Clustered unified dark sector cosmology: Background evolution and linear perturbations in light of observations

Document Type

Article

Publication Date

3-15-2025

Abstract

We consider unified dark sector models in which the fluid can collapse and cluster into halos, allowing for hierarchical structure formation to proceed as in standard cosmology. We show that both background evolution and linear perturbations tend toward those in Λ cold dark matter (ΛCDM) as the clustered fraction f→1. We confront such models with various observational datasets, with emphasis on the relatively well-motivated standard Chaplygin gas. We show that the strongest constraints come from secondary anisotropies in the cosmic microwave background (CMB) spectrum, which prefer models with f→1. However, as a larger Hubble constant is allowed for smaller f, values of f≃0.99 (rather than tending to exact unity) are favored when late universe expansion data is included, with f≃0.97 and H0≃70 km/s/Mpc allowed at the 2-σ level. Such values of f imply extremely efficient clustering into nonlinear structures. They may nevertheless be compatible with clustered fractions in warm dark matter based cosmologies, which have similar minimal halo mass scales as the models considered here.

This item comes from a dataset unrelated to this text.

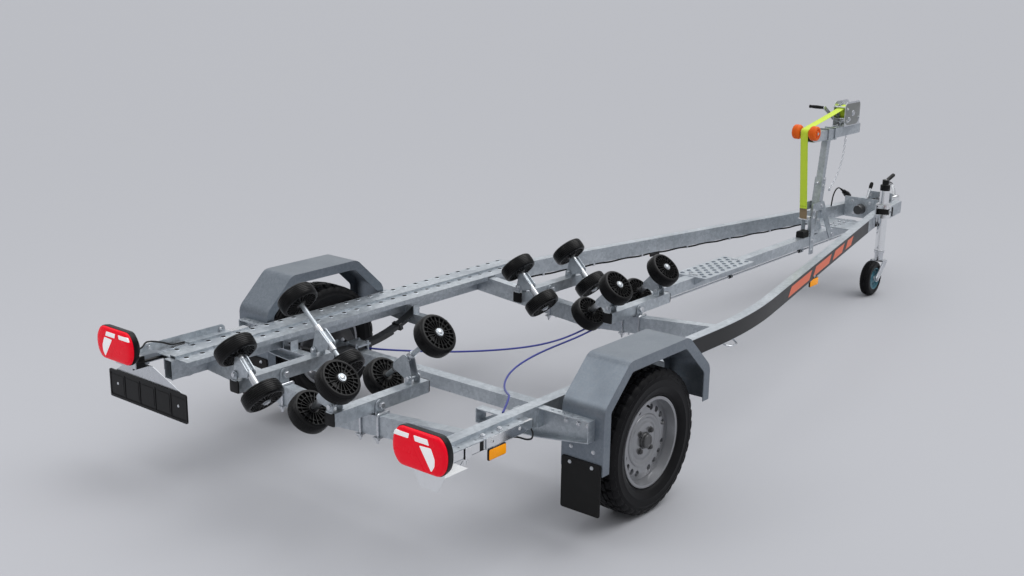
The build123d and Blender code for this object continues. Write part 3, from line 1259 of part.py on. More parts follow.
with BuildPart() as jockey_tube:
    with BuildSketch(Plane.XY.offset(JOCKEY_TUBE_LOW)):
        with Locations((jockey_axis.X, jockey_axis.Y)):
            Circle(JOCKEY_TUBE_R)
            Circle(JOCKEY_TUBE_R - JOCKEY_WALL, mode=Mode.SUBTRACT)
    extrude(amount=JOCKEY_TUBE_TOP - JOCKEY_TUBE_LOW)
    with BuildSketch(Plane.XY.offset(JOCKEY_TUBE_TOP)):
        with Locations((jockey_axis.X, jockey_axis.Y)):
            Circle(JOCKEY_TUBE_R)
    extrude(amount=JOCKEY_WALL)
    with BuildSketch(Plane.XY.offset(JOCKEY_TUBE_TOP)):
        with Locations((jockey_axis.X, jockey_axis.Y)):
            Circle(JOCKEY_KNOB_R)
    extrude(amount=JOCKEY_CAP_H)
    grip_tilt = radians(JOCKEY_GRIP_TILT)
    grip_from = (jockey_axis.X, jockey_axis.Y, JOCKEY_TUBE_TOP + JOCKEY_CAP_H - JOCKEY_GRIP_R)
    with BuildSketch(Plane(origin=grip_from, z_dir=(cos(grip_tilt), 0, sin(grip_tilt)))):
        Circle(JOCKEY_GRIP_R)
    extrude(amount=JOCKEY_GRIP_L)
jockey_tube.part.label = "jockey_tube"
export_step(jockey_tube.part, "parts/jockey_tube.step")

with BuildPart() as jockey_leg:
    with BuildSketch(Plane.XY.offset(LEG_LOW)):
        with Locations((jockey_axis.X, jockey_axis.Y)):
            Circle(LEG_R)
            Circle(SWIVEL_R + RUN, mode=Mode.SUBTRACT)
    extrude(amount=SWIVEL_L + FREE)
    with BuildSketch(Plane.XY.offset(LEG_LOW + SWIVEL_L + FREE)):
        with Locations((jockey_axis.X, jockey_axis.Y)):
            Circle(LEG_R)
            Circle(LEG_R - JOCKEY_WALL, mode=Mode.SUBTRACT)
    extrude(amount=LEG_TOP - LEG_LOW - SWIVEL_L - FREE)
jockey_leg.part.label = "jockey_leg"
export_step(jockey_leg.part, "parts/jockey_leg.step")

fork_top = LEG_LOW - RUN
wheel_x = jockey_axis.X - TRAIL
with BuildPart() as jockey_fork:
    with BuildSketch(Plane.XY.offset(fork_top - FORK_HEAD_T)):
        with Locations((jockey_axis.X + LEG_R / 4, jockey_axis.Y)):
            Rectangle(2 * LEG_R, FORK_GAP + 2 * FORK_T)
    extrude(amount=FORK_HEAD_T)
    with BuildSketch(Plane.XY.offset(fork_top)):
        with Locations((jockey_axis.X, jockey_axis.Y)):
            Circle(SWIVEL_R)
    extrude(amount=SWIVEL_L)
    for side in (1, -1):
        with BuildSketch(Plane.XZ.offset(-jockey_axis.Y + side * (FORK_GAP + FORK_T) / 2)):
            with Locations((wheel_x, JOCKEY_WHEEL_R)):
                Circle(2 * JOCKEY_AXLE_R)
            with Locations((jockey_axis.X + LEG_R / 4, fork_top - FORK_HEAD_T / 2)):
                Rectangle(2 * LEG_R, FORK_HEAD_T)
            make_hull()
        extrude(amount=FORK_T / 2, both=True)
    with BuildSketch(Plane.XZ.offset(-jockey_axis.Y)):
        with Locations((wheel_x, JOCKEY_WHEEL_R)):
            Circle(JOCKEY_AXLE_R)
    extrude(amount=FORK_GAP / 2 + FORK_T, both=True)
jockey_fork.part.label = "jockey_fork"
export_step(jockey_fork.part, "parts/jockey_fork.step")

with BuildPart() as jockey_wheel:
    wheel_centre = (wheel_x, jockey_axis.Y, JOCKEY_WHEEL_R)
    with BuildSketch(Plane(origin=wheel_centre, x_dir=(1, 0, 0), z_dir=(0, 0, 1))):
        hub_half = FORK_GAP / 2 - RUN
        wheel_half = JOCKEY_WHEEL_W / 2
        with BuildLine():
            Polyline(
                (JOCKEY_AXLE_R + RUN, -hub_half),
                (JOCKEY_HUB_R, -hub_half),
                (JOCKEY_HUB_R, -wheel_half / 2),
                (JOCKEY_RIM_R - 6, -wheel_half / 2),
                (JOCKEY_RIM_R, -wheel_half),
                (JOCKEY_WHEEL_R - 14, -wheel_half),
            )
            ThreePointArc(
                (JOCKEY_WHEEL_R - 14, -wheel_half),
                (JOCKEY_WHEEL_R, 0),
                (JOCKEY_WHEEL_R - 14, wheel_half),
            )
            Polyline(
                (JOCKEY_WHEEL_R - 14, wheel_half),
                (JOCKEY_RIM_R, wheel_half),
                (JOCKEY_RIM_R - 6, wheel_half / 2),
                (JOCKEY_HUB_R, wheel_half / 2),
                (JOCKEY_HUB_R, hub_half),
                (JOCKEY_AXLE_R + RUN, hub_half),
                (JOCKEY_AXLE_R + RUN, -hub_half),
            )
        make_face()
    revolve(axis=Axis(wheel_centre, (0, 1, 0)))
jockey_wheel.part.label = "jockey_wheel"
export_step(jockey_wheel.part, "parts/jockey_wheel.step")

# Lamps on their sliding arms; the left arm also carries the number plate's sheet, the right one a foot
for side_name, side in (("left", 1), ("right", -1)):
    lamp_front_x = TAIL_X + LAMP_DEEP
    arm_y, arm_z = (left_arm_y, LIGHT_ARM_Z) if side > 0 else (right_arm_y, right_arm_z)
    arm_rear_end = lamp_front_x if side > 0 else RIGHT_ARM_REAR_X
    with BuildPart() as light_arm:
        with BuildSketch(Plane.YZ.offset(lamp_front_x)):
            with Locations((side * LAMP_Y, (LAMP_PLATE_LOW + LAMP_PLATE_HIGH) / 2)):
                Rectangle(LAMP_PLATE_W, LAMP_PLATE_HIGH - LAMP_PLATE_LOW)
        extrude(amount=LAMP_PLATE_T)
        with BuildSketch(Plane.YZ.offset(arm_rear_end)):
            with Locations((side * arm_y, arm_z)):
                Rectangle(LIGHT_ARM_SQ, LIGHT_ARM_SQ)
        extrude(amount=LIGHT_ARM_FRONT_X - arm_rear_end)
        with BuildSketch(Plane.YZ.offset(arm_rear_end + LAMP_PLATE_T)):
            with Locations((side * arm_y, arm_z)):
                Rectangle(LIGHT_ARM_SQ - 2 * LIGHT_ARM_WALL, LIGHT_ARM_SQ - 2 * LIGHT_ARM_WALL)
        extrude(amount=LIGHT_ARM_FRONT_X - arm_rear_end, mode=Mode.SUBTRACT)
        if side > 0:
            sheet_top = LIGHT_ARM_Z - LIGHT_ARM_SQ / 2
            sheet_low = PLATE_Z + PLATE_H / 4
            with BuildSketch(Plane.YZ.offset(PLATE_X + PLATE_T / 2)):
                with BuildLine():
                    Polyline(
                        (left_arm_y - PLATE_SHEET_TOP_W / 2, sheet_top),
                        (left_arm_y + PLATE_SHEET_TOP_W / 2, sheet_top),
                        (PLATE_Y + PLATE_SHEET_LOW_W / 2, PLATE_Z + PLATE_H / 2),
                        (PLATE_Y + PLATE_SHEET_LOW_W / 2, sheet_low),
                        (PLATE_Y - PLATE_SHEET_LOW_W / 2, sheet_low),
                        (PLATE_Y - PLATE_SHEET_LOW_W / 2, PLATE_Z + PLATE_H / 2),
                        close=True,
                    )
                make_face()
            extrude(amount=PLATE_SHEET_T)
        else:
            with BuildSketch(Plane.YZ.offset(lamp_front_x)):
                with BuildLine():
                    Polyline(
                        (-LAMP_Y - LAMP_PLATE_W / 2, LAMP_PLATE_LOW),
                        (-LAMP_Y + LAMP_PLATE_W / 2, LAMP_PLATE_LOW),
                        (-LAMP_Y + LAMP_FOOT_W / 2, LAMP_FOOT_LOW),
                        (-LAMP_Y - LAMP_FOOT_W / 2, LAMP_FOOT_LOW),
                        close=True,
                    )
                make_face()
            extrude(amount=LAMP_PLATE_T)
            bracket_in_y = right_arm_y - LIGHT_ARM_SQ / 2
            bracket_out_y = LAMP_Y + LAMP_PLATE_W / 2
            with BuildSketch(Plane.XY.offset(right_arm_z + LIGHT_ARM_SQ / 2 - LIGHT_ARM_WALL)):
                with Locations(
                    ((lamp_front_x + RIGHT_SHEET_FRONT_X) / 2, -(bracket_in_y + bracket_out_y) / 2)
                ):
                    Rectangle(RIGHT_SHEET_FRONT_X - lamp_front_x, bracket_out_y - bracket_in_y)
            extrude(amount=LAMP_PLATE_T)
    light_arm.part.label = f"light_arm_{side_name}"
    export_step(light_arm.part, f"parts/light_arm_{side_name}.step")

    with BuildPart() as lamp:
        with BuildSketch(Plane.YZ.offset(TAIL_X)):
            with Locations((side * LAMP_Y, LAMP_Z)):
                RectangleRounded(LAMP_W, LAMP_H, LAMP_CORNER)
        extrude(amount=LAMP_DEEP)
        chamfer(lamp.edges().group_by(Axis.X)[0], length=LAMP_CORNER / 9)
    lamp.part.label = f"lamp_{side_name}"
    export_step(lamp.part, f"parts/lamp_{side_name}.step")

with BuildPart() as plate_holder:
    with BuildSketch(Plane.YZ.offset(PLATE_X - PLATE_T / 2)):
        with Locations((PLATE_Y, PLATE_Z)):
            RectangleRounded(PLATE_L, PLATE_H, PLATE_T)
    extrude(amount=PLATE_T)
plate_holder.part.label = "plate_holder"
export_step(plate_holder.part, "parts/plate_holder.step")

# Plug on its stiff cable, which rises from the left beam and lays the plug's end back on it
cable_route = tuple((AXLE_X + x, CABLE_Y, z) for x, z in CABLE_POINTS)
cable_radii = arc_radii(cable_route)
print("cable radii", [round(r) for r in cable_radii])
with BuildPart() as plug_cable:
    with BuildLine() as cable_line:
        FilletPolyline(*cable_route, radius=cable_radii)
    with BuildSketch(Plane(origin=cable_line.line @ 0, z_dir=cable_line.line % 0)):
        Circle(CABLE_R)
    sweep()
plug_cable.part.label = "plug_cable"
export_step(plug_cable.part, "parts/plug_cable.step")

plug_fall = radians(PLUG_DROP)
plug_plane = Plane(origin=cable_route[-1], z_dir=(cos(plug_fall), 0, -sin(plug_fall))).offset(RUN)
with BuildPart() as plug:
    with BuildSketch(plug_plane):
        Circle(PLUG_TAIL_R)
    extrude(amount=PLUG_TAIL_L)
    with BuildSketch(plug_plane.offset(PLUG_TAIL_L)):
        Circle(PLUG_R)
    extrude(amount=PLUG_L)
plug.part.label = "plug"
export_step(plug.part, "parts/plug.step")
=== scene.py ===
"""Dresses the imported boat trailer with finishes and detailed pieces, and sets floor, lights and camera."""

from __future__ import annotations

import json
import logging
import math
from dataclasses import dataclass
from enum import Enum
from typing import Any, Iterable, Sequence

import bmesh
import bpy
from mathutils import Matrix, Vector

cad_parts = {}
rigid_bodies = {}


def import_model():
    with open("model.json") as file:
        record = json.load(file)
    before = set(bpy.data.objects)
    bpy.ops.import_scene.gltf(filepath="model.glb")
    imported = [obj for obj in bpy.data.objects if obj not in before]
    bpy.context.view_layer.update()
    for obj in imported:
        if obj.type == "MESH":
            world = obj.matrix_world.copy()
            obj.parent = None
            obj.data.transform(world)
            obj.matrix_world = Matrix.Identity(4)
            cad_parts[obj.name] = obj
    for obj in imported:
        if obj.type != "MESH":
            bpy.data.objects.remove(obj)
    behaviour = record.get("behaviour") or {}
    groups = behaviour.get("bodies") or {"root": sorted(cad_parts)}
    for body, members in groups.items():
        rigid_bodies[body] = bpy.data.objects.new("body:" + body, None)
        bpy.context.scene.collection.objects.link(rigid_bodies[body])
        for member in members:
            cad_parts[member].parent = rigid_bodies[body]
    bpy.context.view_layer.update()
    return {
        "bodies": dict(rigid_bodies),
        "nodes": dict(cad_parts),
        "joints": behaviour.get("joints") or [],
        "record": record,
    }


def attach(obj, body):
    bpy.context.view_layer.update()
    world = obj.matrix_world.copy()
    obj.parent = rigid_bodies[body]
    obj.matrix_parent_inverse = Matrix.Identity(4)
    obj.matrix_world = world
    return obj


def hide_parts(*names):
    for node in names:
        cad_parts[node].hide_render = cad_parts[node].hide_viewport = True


LOG = logging.getLogger("boat_trailer")

Point = Sequence[float]
AXLE_X = -1.705
TURN = 2.0 * math.pi
CROSS_STATIONS = (("rear", -0.8), ("front", 0.925))
SIDES = (("left", 1.0), ("right", -1.0))


def station(from_axle: float) -> float:
    """The row frame's X of a station given in metres forward of the axle."""
    return AXLE_X + from_axle


def frame_at(origin: Point, axis: Point, x_hint: Point = (1.0, 0.0, 0.0)) -> Matrix:
    """A placement whose local Z runs along an axis.

    Args:
        origin: where the local origin goes.
        axis: direction of the local Z.
        x_hint: rough direction of the local X.

    Returns:
        The 4x4 placement.
    """
    up = Vector(axis).normalized()
    hint = Vector(x_hint)
    if abs(up.dot(hint.normalized())) > 0.98:
        hint = Vector((0.0, 0.0, 1.0)) if abs(up.z) < 0.9 else Vector((0.0, 1.0, 0.0))
    across = (hint - up * hint.dot(up)).normalized()
    third = up.cross(across)
    turn = Matrix((across, third, up)).transposed().to_4x4()
    return Matrix.Translation(Vector(origin)) @ turn


class Body(str, Enum):
    """The bodies that single pieces ride on."""

    FRAME = "frame"
    BOW = "bow_roller"
    DRUM = "winch_drum"
    CRANK = "winch_crank"
    TUBE = "jockey_tube"
    FORK = "jockey_fork"
    JOCKEY = "jockey_wheel"


class Slot(str, Enum):
    """The record's material slots."""

    GALVANISED = "galvanised_steel"
    WHEEL = "wheel_steel"
    TYRE = "tyre_rubber"
    RUBBER = "black_rubber"
    PLASTIC = "black_plastic"
    SPRING = "spring_steel"
    ORANGE = "orange_rubber"
    ZINC = "zinc_plated_steel"
    STRAP = "strap_webbing"
    COUPLING = "coupling_paint"
    LENS = "red_lens"


# ---------------------------------------------------------------- shader graphs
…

Tight CMB constraints on f also apply to the generalized Chaplygin gas, except for models that are already quite close to ΛCDM, in which case all values of 0≤f≤1 are allowed. In contrast to the CMB, large scale structure data, which were initially used to rule out unclustered unified dark matter models, are far less constraining. Indeed, late universe data, including the large scale galaxy distribution, prefer models that are far from ΛCDM. But these are in tension with the CMB data.